[Source data]

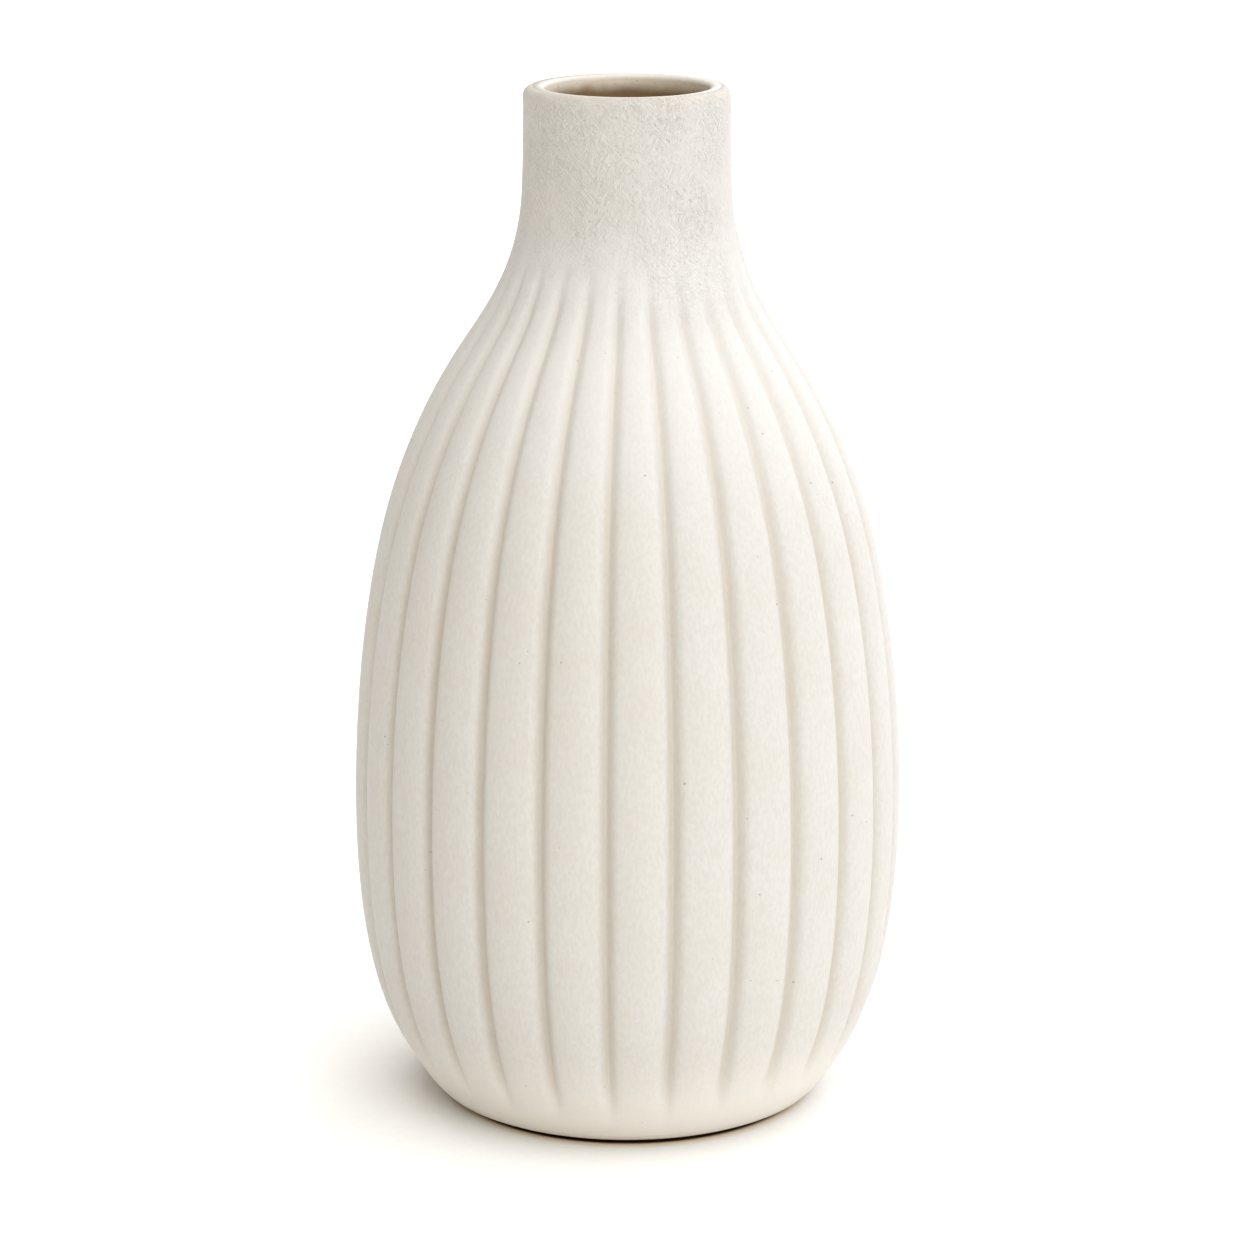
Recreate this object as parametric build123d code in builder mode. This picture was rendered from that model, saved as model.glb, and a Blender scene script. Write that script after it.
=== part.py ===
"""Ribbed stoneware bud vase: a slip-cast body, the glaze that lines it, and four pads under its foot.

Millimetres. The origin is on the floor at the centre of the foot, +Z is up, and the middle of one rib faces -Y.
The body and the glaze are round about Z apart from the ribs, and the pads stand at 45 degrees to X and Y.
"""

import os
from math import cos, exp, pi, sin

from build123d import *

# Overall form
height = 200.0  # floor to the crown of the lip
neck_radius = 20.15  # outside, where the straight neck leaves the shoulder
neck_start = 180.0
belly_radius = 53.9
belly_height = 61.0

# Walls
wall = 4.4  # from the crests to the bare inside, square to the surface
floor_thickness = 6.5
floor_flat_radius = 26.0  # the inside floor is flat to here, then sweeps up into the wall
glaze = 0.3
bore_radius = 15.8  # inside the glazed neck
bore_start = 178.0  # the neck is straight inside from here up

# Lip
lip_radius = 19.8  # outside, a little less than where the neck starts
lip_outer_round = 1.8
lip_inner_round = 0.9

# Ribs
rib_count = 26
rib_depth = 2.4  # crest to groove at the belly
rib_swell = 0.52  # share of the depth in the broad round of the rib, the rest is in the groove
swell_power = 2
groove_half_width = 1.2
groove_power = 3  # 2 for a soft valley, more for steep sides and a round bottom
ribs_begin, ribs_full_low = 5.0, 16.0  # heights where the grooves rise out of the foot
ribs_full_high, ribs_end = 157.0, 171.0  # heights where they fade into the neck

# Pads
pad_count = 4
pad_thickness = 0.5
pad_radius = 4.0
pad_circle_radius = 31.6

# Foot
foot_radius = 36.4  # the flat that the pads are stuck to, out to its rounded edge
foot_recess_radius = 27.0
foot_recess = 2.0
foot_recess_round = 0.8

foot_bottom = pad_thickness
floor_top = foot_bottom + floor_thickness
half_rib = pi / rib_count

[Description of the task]
Copy the lines from the start of the data verbatim, stopping after the line containing "from math import cos, exp, pi, sin".

[Final answer]
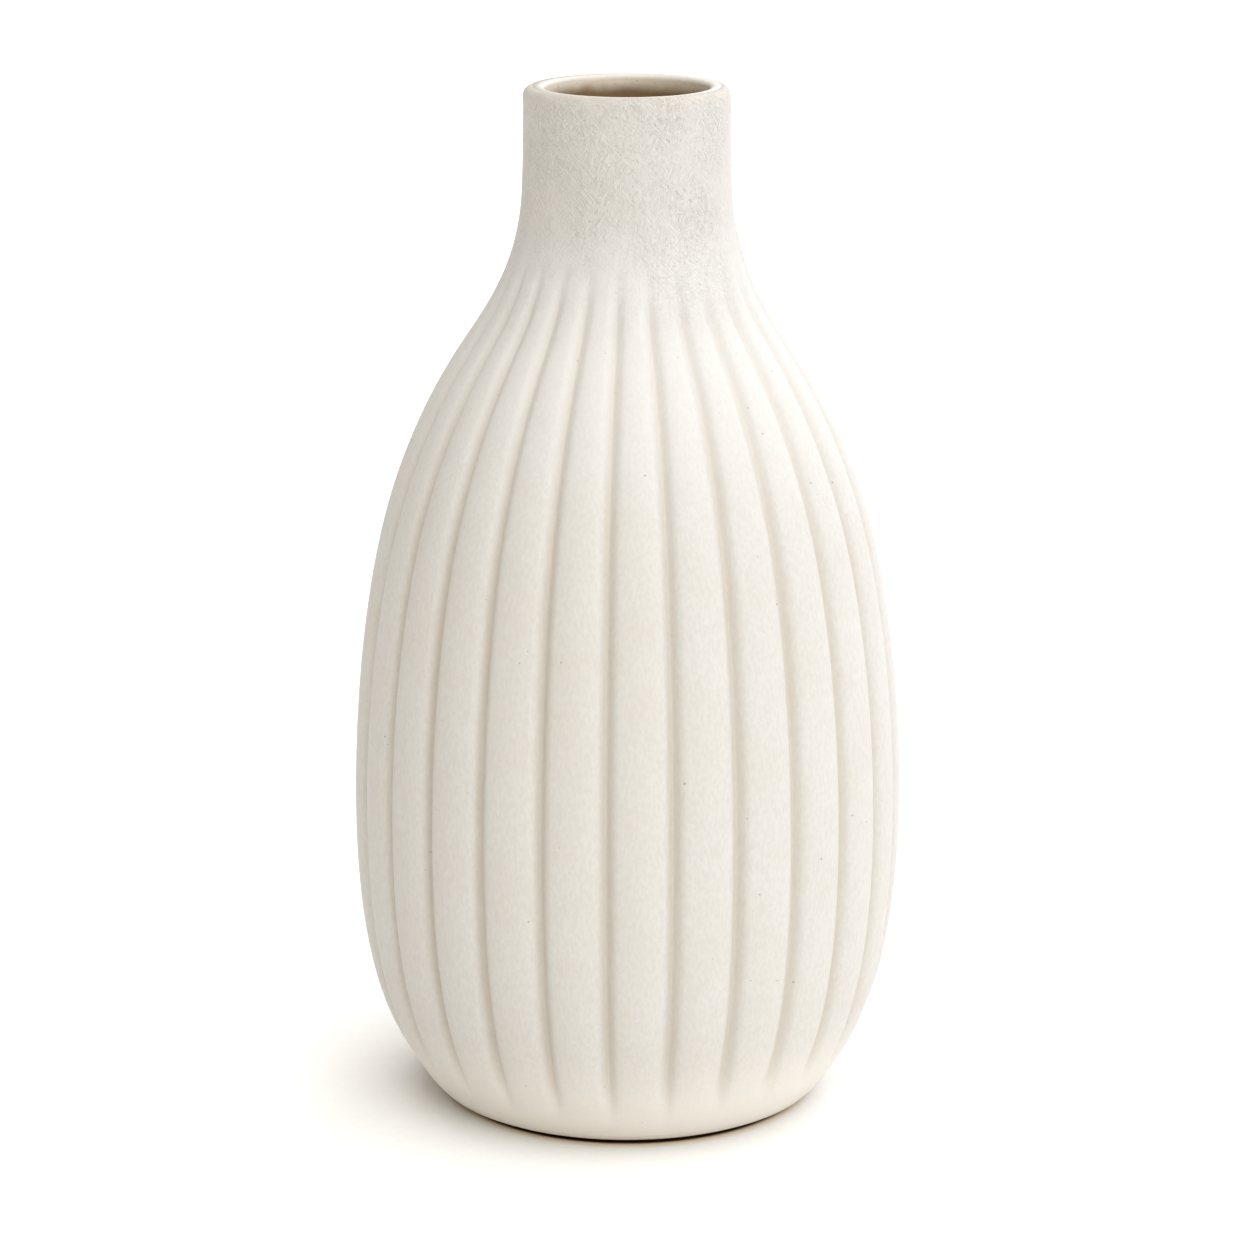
Recreate this object as parametric build123d code in builder mode. This picture was rendered from that model, saved as model.glb, and a Blender scene script. Write that script after it.
=== part.py ===
"""Ribbed stoneware bud vase: a slip-cast body, the glaze that lines it, and four pads under its foot.

Millimetres. The origin is on the floor at the centre of the foot, +Z is up, and the middle of one rib faces -Y.
The body and the glaze are round about Z apart from the ribs, and the pads stand at 45 degrees to X and Y.
"""

import os
from math import cos, exp, pi, sin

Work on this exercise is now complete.